La Solution Taoïste : Il doit "connaître le masculin mais garder le féminin". Au lieu de micro-manager, il adopte une posture de "ravin", accueillant les idées sans jugement immédiat. Il respecte le droit à la déconnexion, comprenant que la créativité naît dans les moments de vide. En se mettant en retrait, il permet à l'intelligence collective d'émerger, renforçant son leadership par la douceur plutôt que par la force.
Le Problème : Lors d'un dîner entre amis, une discussion politique s'enflamme. Un convive brillant ressent le besoin impérieux d'avoir raison, de "connaître le blanc" et d'écraser les arguments adverses par sa rhétorique. Il cherche la victoire verbale, mais ne s'aperçoit pas qu'il humilie ses amis, brisant l'harmonie et transformant la convivialité en champ de bataille.
La Solution Taoïste : Le convive choisit de "connaître la gloire mais garder l'humilité". Il renonce à déployer tout son arsenal intellectuel et accepte de paraître moins brillant (garder le noir) pour préserver la relation. En écoutant vraiment et en refusant d'avoir le dernier mot, il préserve l'unité du groupe (le bois brut) et transforme le conflit en un échange respectueux et profond.
Le Problème : Un expert reconnu dans la haute couture se sent menacé par les nouvelles tendances numériques et le "streetwear". Il s'accroche à ses connaissances traditionnelles et à son statut, rejetant tout ce qui ne correspond pas à sa définition de l'élégance. En se figeant dans son rôle d'expert, il perd sa capacité d'innovation et devient amer.

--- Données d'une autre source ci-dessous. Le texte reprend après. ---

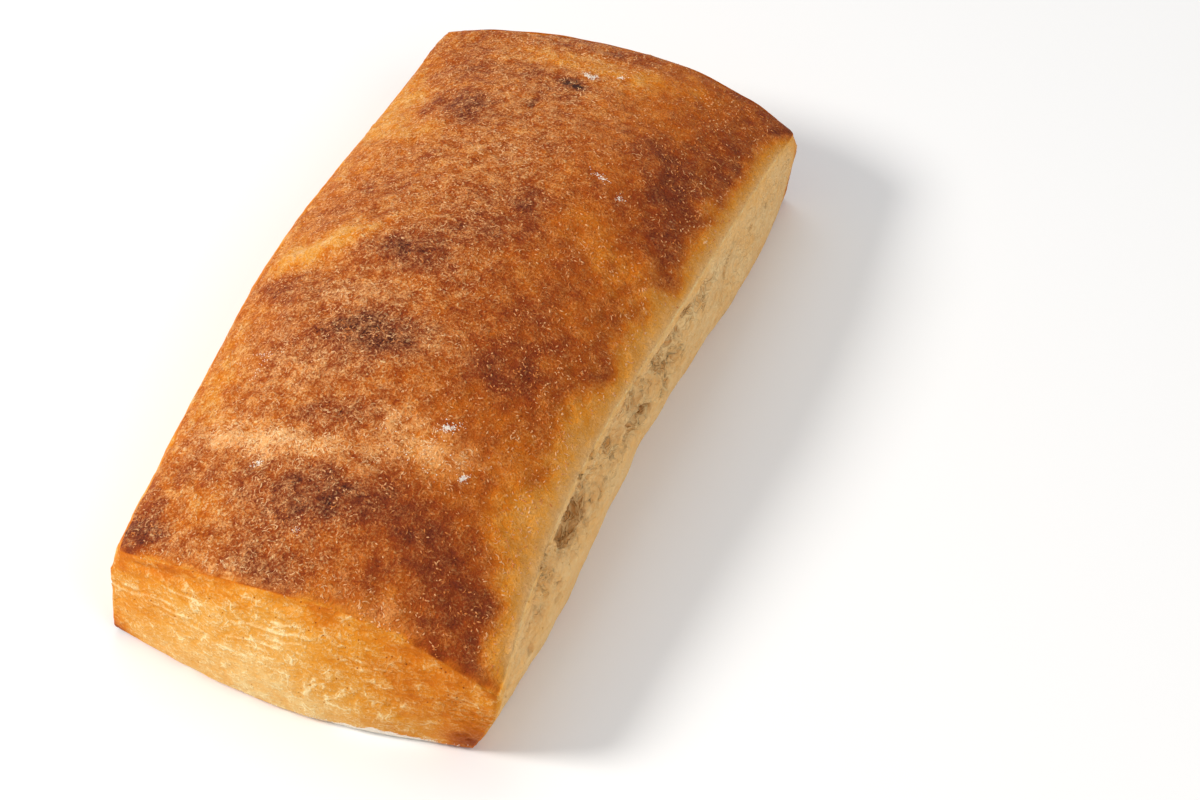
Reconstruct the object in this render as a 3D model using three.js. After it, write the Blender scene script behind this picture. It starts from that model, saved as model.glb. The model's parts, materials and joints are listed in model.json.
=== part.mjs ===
import * as THREE from "three";

// A ciabatta: one flat-bottomed pillow of dough, cut from a larger sheet, so its four sides
// differ. The crust on top rises between four rims, two ends are stretched and rounded, and
// the two long sides are torn open under the crust.
// Millimetres, +Z up. The loaf lies along Y, near end at -Y, torn side in view at +X.

// Driving dimensions
const baseWidth = 109; // underside between its corners
const baseLength = 231;
const crownRise = 8.5; // how far the middle of the crust stands over the rims around it
const crownFullness = [2.5, 3]; // power of the crown's fall-off across and along
const underside = [84, 200]; // the underside's flat middle, one rectangle across and along
const footRadius = 2.5; // rounding where the sides meet the underside
const footShare = 0.09; // share of a side's height taken by that rounding
const cornerBelly = 0.4; // how far the sides swell at the corners
const cornerTurn = 0.07; // share of a side over which its outward direction turns the corner
const edgeRounds = 3; // rounds of smoothing on the crust's edge

// Mesh steps
const stepsAcross = 26;
const stepsAlong = 54;
const wallRows = [0, 0.02, 0.05, 0.1, 0.18, 0.29, 0.41, 0.53, 0.65, 0.76, 0.86, 0.94, 1];

// The corners: place of the base corner against the plain rectangle (x, y), height of the crust's
// edge, how far that edge leans out past the base (x, y), and how far its rounding reaches.
const corners = {
  nearLeft: { sign: [-1, -1], shift: [0.8, -0.5], height: 31.2, lean: [-1.8, -2.9], round: 6 },
  nearRight: { sign: [1, -1], shift: [-1.7, 0.6], height: 26.3, lean: [10.5, 1], round: 5 },
  farRight: { sign: [1, 1], shift: [0.7, 0.3], height: 29.6, lean: [4.3, -1], round: 4 },
  farLeft: { sign: [-1, 1], shift: [-0.4, -0.4], height: 32.7, lean: [5.6, -1], round: 16 },
};

// The sides, each from one corner to the next. Three numbers bend an edge: an arch that is
// largest in the middle, a sway of one full wave and a ripple of one and a half waves.
// belly is how far the side swells at mid height.
const sides = {
  near: {
    corners: ["nearLeft", "nearRight"],
    out: [0, -1],
    base: [7, -0.4, -0.4],
    rim: [1.1, 1.4, 0.1],
    rise: [12.4, -0.8, 0],
    belly: 3.8,
  },
  right: {
    corners: ["nearRight", "farRight"],
    out: [1, 0],
    base: [-3.1, 0.4, 3.3],
    rim: [-4.7, -2.1, -0.6],
    rise: [12.4, 1, 0],
    belly: 6.8,
  },
  far: {
    corners: ["farLeft", "farRight"],
    out: [0, 1],
    base: [3.8, 0, 0],
    rim: [6.2, -0.5, -0.3],
    rise: [9.8, -0.6, 0.6],
    belly: 3.8,
  },
  left: {
    corners: ["nearLeft", "farLeft"],
    out: [-1, 0],
    base: [1.9, 0, 0],
    rim: [3, 0.2, -0.2],
    rise: [8, 0.8, -1.7],
    belly: 3.4,
  },
};

// Soft swells (+) and dips (-) of the crust: centre (x, y), height, spread across and along.
const swells = [
  { at: [-12, -38], height: 1.6, spread: [22, 13] },
  { at: [-16, -3], height: 1.4, spread: [24, 14] },
  { at: [8, -86], height: 1.8, spread: [26, 13] },
  { at: [18, -64], height: -1.4, spread: [20, 9] },
  { at: [-26, -70], height: -1, spread: [22, 8] },
  { at: [-38, -14], height: -1.2, spread: [16, 9] },
  { at: [-34, 70], height: 1, spread: [16, 18] },
  { at: [32, 60], height: 1.4, spread: [18, 22] },
  { at: [30, 8], height: -0.9, spread: [18, 20] },
];

// Torn hollows in the long sides: side, share along it, share of its height, half length and
// half height in mm, depth.
const hollows = [
  { side: "right", along: 0.27, up: 0.83, half: [19, 4.5], depth: 3.8 },
  { side: "right", along: 0.4, up: 0.86, half: [8, 4], depth: 3 },
  { side: "right", along: 0.49, up: 0.84, half: [10, 4], depth: 3.2 },
  { side: "right", along: 0.73, up: 0.76, half: [17, 5], depth: 2 },
  { side: "right", along: 0.12, up: 0.68, half: [14, 4], depth: 1.8 },
  { side: "left", along: 0.32, up: 0.74, half: [26, 5], depth: 4 },
  { side: "left", along: 0.6, up: 0.7, half: [18, 5], depth: 3.5 },
  { side: "left", along: 0.82, up: 0.6, half: [10, 6], depth: 2.5 },
];

const arch = (t) => 1 - (2 * t - 1) ** 2;

function bend(t, [bow, sway, ripple]) {
  return bow * arch(t) + sway * Math.sin(2 * Math.PI * t) + ripple * Math.sin(3 * Math.PI * t);
}

function baseCorner({ sign, shift }) {
  return new THREE.Vector3(
    (sign[0] * baseWidth) / 2 + shift[0],
    (sign[1] * baseLength) / 2 + shift[1],
    0,
  );
}

function rimCorner(corner) {
  const lean = new THREE.Vector3(
    corner.sign[0] * corner.lean[0],
    corner.sign[1] * corner.lean[1],
    corner.height,
  );
  return baseCorner(corner).add(lean);
}

// A side's own direction, turned half way to its neighbour's at each corner.
function outward(side, t) {
  const own = new THREE.Vector3(...side.out, 0);
  const [corner, along] = t < 0.5 ? [side.corners[0], t] : [side.corners[1], 1 - t];
  const turned = Math.max(0, 1 - along / cornerTurn) ** 2;
  const diagonal = new THREE.Vector3(...corners[corner].sign, 0).normalize();
  return own.lerp(diagonal, turned).normalize();
}

function basePoint(side, t) {
  const [from, to] = side.corners.map((name) => baseCorner(corners[name]));
  const out = new THREE.Vector3(...side.out, 0);
  return from.lerp(to, t).addScaledVector(out, bend(t, side.base));
}

function rimPoint(side, t) {
  const [from, to] = side.corners.map((name) => rimCorner(corners[name]));
  const out = new THREE.Vector3(...side.out, 0);
  const point = from.lerp(to, t).addScaledVector(out, bend(t, side.rim));
  point.z += bend(t, side.rise);
  return point;
}

// The crust: a patch blended between the four rims, raised by the crown and its soft swells.
function crustPoint(u, v) {
  const { near, right, far, left } = sides;
  const point = rimPoint(near, u).multiplyScalar(1 - v);
  point.addScaledVector(rimPoint(far, u), v);
  point.addScaledVector(rimPoint(left, v), 1 - u);
  point.addScaledVector(rimPoint(right, v), u);
  point.addScaledVector(rimCorner(corners.nearLeft), -(1 - u) * (1 - v));
  point.addScaledVector(rimCorner(corners.nearRight), -u * (1 - v));
  point.addScaledVector(rimCorner(corners.farLeft), -(1 - u) * v);
  point.addScaledVector(rimCorner(corners.farRight), -u * v);
  const acrossFall = 1 - Math.abs(2 * u - 1) ** crownFullness[0];
  const alongFall = 1 - Math.abs(2 * v - 1) ** crownFullness[1];
  point.z += crownRise * acrossFall * alongFall;
  const edgeFade = Math.sqrt(arch(u) * arch(v));
  for (const { at, height, spread } of swells) {
    const across = (point.x - at[0]) / spread[0];
    const along = (point.y - at[1]) / spread[1];
    point.z += height * edgeFade * Math.exp(-across * across - along * along);
  }
  return point;
}

// A side wall at share t along it and share w of its height.
function wallPoint(name, t, w) {
  const side = sides[name];
  const base = basePoint(side, t);
  const rim = rimPoint(side, t);
  const length = side.out[0] ? baseLength : baseWidth;
  const height = rim.z;
  const belly = (cornerBelly + side.belly * arch(t)) * 4 * w * (1 - w);
  const footLeft = 1 - Math.min(w / footShare, 1);
  const foot = footRadius * (1 - Math.sqrt(1 - footLeft * footLeft));
  let hollow = 0;
  for (const { side: where, along, up, half, depth } of hollows) {
    if (where !== name) continue;
    const far = Math.hypot(((t - along) * length) / half[0], ((w - up) * height) / half[1]);
    hollow += depth * Math.exp(-(far ** 3));
  }
  return base.lerp(rim, w).addScaledVector(outward(side, t), belly - foot - hollow);
}

// Once round the loaf, counter-clockwise from above: every place as a side and a share along it,
// with the cell of the crust's grid that it meets.
function placesAround() {
  const places = [];
  for (let i = 0; i < stepsAcross; i++) {
    places.push({ side: "near", t: i / stepsAcross, cell: [i, 0] });
  }
  for (let j = 0; j < stepsAlong; j++) {
    places.push({ side: "right", t: j / stepsAlong, cell: [stepsAcross, j] });
  }
  for (let i = stepsAcross; i > 0; i--) {
    places.push({ side: "far", t: i / stepsAcross, cell: [i, stepsAlong] });
  }
  for (let j = stepsAlong; j > 0; j--) {
    places.push({ side: "left", t: j / stepsAlong, cell: [0, j] });
  }
  return places;
}

// Moves the marked points towards the mean of the points they share an edge with.
function soften(points, faces, share, rounds) {
  const beside = points.map(() => new Set());
  for (const [a, b, c] of faces) {
    beside[a].add(b).add(c);
    beside[b].add(a).add(c);
    beside[c].add(a).add(b);
  }
  for (let round = 0; round < rounds; round++) {
    const means = points.map((point, i) => {
      const mean = new THREE.Vector3();
      for (const j of beside[i]) mean.addScaledVector(points[j], 1 / beside[i].size);
      return mean;
    });
    points.forEach((point, i) => point.lerp(means[i], share[i]));
  }
}

function loafGeometry() {
  const points = [];
  const share = []; // how far a point goes to its neighbours' mean in each round of smoothing
  const faces = [];
  const add = (point, onEdge) => {
    const nearCorner = Object.values(corners).map(
      (corner) => 1 - rimCorner(corner).distanceTo(point) / corner.round,
    );
    points.push(point);
    share.push(Math.max(onEdge, ...nearCorner));
    return points.length - 1;
  };
  const addQuad = (a, b, c, d) => faces.push([a, b, c], [a, c, d]);

  const crust = [];
  for (let i = 0; i <= stepsAcross; i++) {
    crust.push([]);
    for (let j = 0; j <= stepsAlong; j++) {
      const onRim = i === 0 || j === 0 || i === stepsAcross || j === stepsAlong;
      crust[i].push(add(crustPoint(i / stepsAcross, j / stepsAlong), onRim ? 0.5 : 0));
    }
  }
  for (let i = 0; i < stepsAcross; i++) {
    for (let j = 0; j < stepsAlong; j++) {
      addQuad(crust[i][j], crust[i + 1][j], crust[i + 1][j + 1], crust[i][j + 1]);
    }
  }

  const places = placesAround();
  const topRow = wallRows.length - 1;
  const rings = wallRows.map((w, row) =>
    places.map(({ side, t, cell: [i, j] }) => {
      if (row === topRow) return crust[i][j];
      return add(wallPoint(side, t, w), row === topRow - 1 ? 0.3 : 0);
    }),
  );
  for (let row = 0; row < topRow; row++) {
    places.forEach((place, k) => {
      const next = (k + 1) % places.length;
      addQuad(rings[row][k], rings[row][next], rings[row + 1][next], rings[row + 1][k]);
    });
  }

  const [x, y] = underside.map((side) => side / 2);
  const plate = [[-x, -y], [x, -y], [x, y], [-x, y]].map(([px, py]) => new THREE.Vector2(px, py));
  const outline = rings[0].map((k) => new THREE.Vector2(points[k].x, points[k].y));
  const plateIds = plate.map((corner) => add(new THREE.Vector3(corner.x, corner.y, 0), 0));
  const ids = [...rings[0], ...plateIds];
  for (const [a, b, c] of THREE.ShapeUtils.triangulateShape(outline, [plate])) {
    faces.push([ids[a], ids[c], ids[b]]);
  }
  addQuad(...plateIds.toReversed());

  soften(points, faces, share, edgeRounds);
  const geometry = new THREE.BufferGeometry().setFromPoints(points);
  geometry.setIndex(faces.flat());
  return geometry;
}

// Centres the loaf over the origin, standing on z = 0.
function centred(geometry) {
  geometry.computeBoundingBox();
  const { min, max } = geometry.boundingBox;
  geometry.translate(-(min.x + max.x) / 2, -(min.y + max.y) / 2, -min.z);
  geometry.computeVertexNormals();
  return geometry;
}

const bakedCrust = new THREE.MeshStandardMaterial({
  color: 0xb8713a,
  roughness: 0.62,
  metalness: 0,
});

const loaf = new THREE.Mesh(centred(loafGeometry()), bakedCrust);
loaf.name = "ciabatta_loaf";

const ciabatta = new THREE.Group();
ciabatta.add(loaf);

export default ciabatta;
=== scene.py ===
import json
import math
import random

import bpy
import numpy as np
from mathutils import Matrix, Vector, geometry, noise

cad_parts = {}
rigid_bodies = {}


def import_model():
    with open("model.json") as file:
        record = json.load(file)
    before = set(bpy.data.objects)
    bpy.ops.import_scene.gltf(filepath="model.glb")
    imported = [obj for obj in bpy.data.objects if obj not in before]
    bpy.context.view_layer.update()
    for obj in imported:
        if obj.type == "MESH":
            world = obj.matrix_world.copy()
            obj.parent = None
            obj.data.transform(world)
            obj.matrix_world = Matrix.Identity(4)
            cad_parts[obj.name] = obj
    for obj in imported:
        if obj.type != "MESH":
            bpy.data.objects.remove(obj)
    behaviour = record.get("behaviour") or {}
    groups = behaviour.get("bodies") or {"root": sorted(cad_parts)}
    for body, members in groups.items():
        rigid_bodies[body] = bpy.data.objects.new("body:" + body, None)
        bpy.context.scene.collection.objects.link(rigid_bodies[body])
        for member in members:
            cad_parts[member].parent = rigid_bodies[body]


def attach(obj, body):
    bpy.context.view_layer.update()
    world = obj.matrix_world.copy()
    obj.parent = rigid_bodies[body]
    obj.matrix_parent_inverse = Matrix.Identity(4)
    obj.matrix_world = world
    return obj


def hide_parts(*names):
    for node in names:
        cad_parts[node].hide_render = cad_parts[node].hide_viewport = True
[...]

La Solution Taoïste : Pour retrouver sa créativité, il doit "retourner à l'état de nourrisson". Il accepte de redevenir débutant, d'observer ces nouvelles tendances sans préjugés, avec curiosité. Il ne rejette pas son savoir technique, mais l'équilibre avec une ouverture totale. En acceptant de ne pas tout savoir, il retrouve la souplesse du "bois brut", capable de se réinventer et d'intégrer la modernité.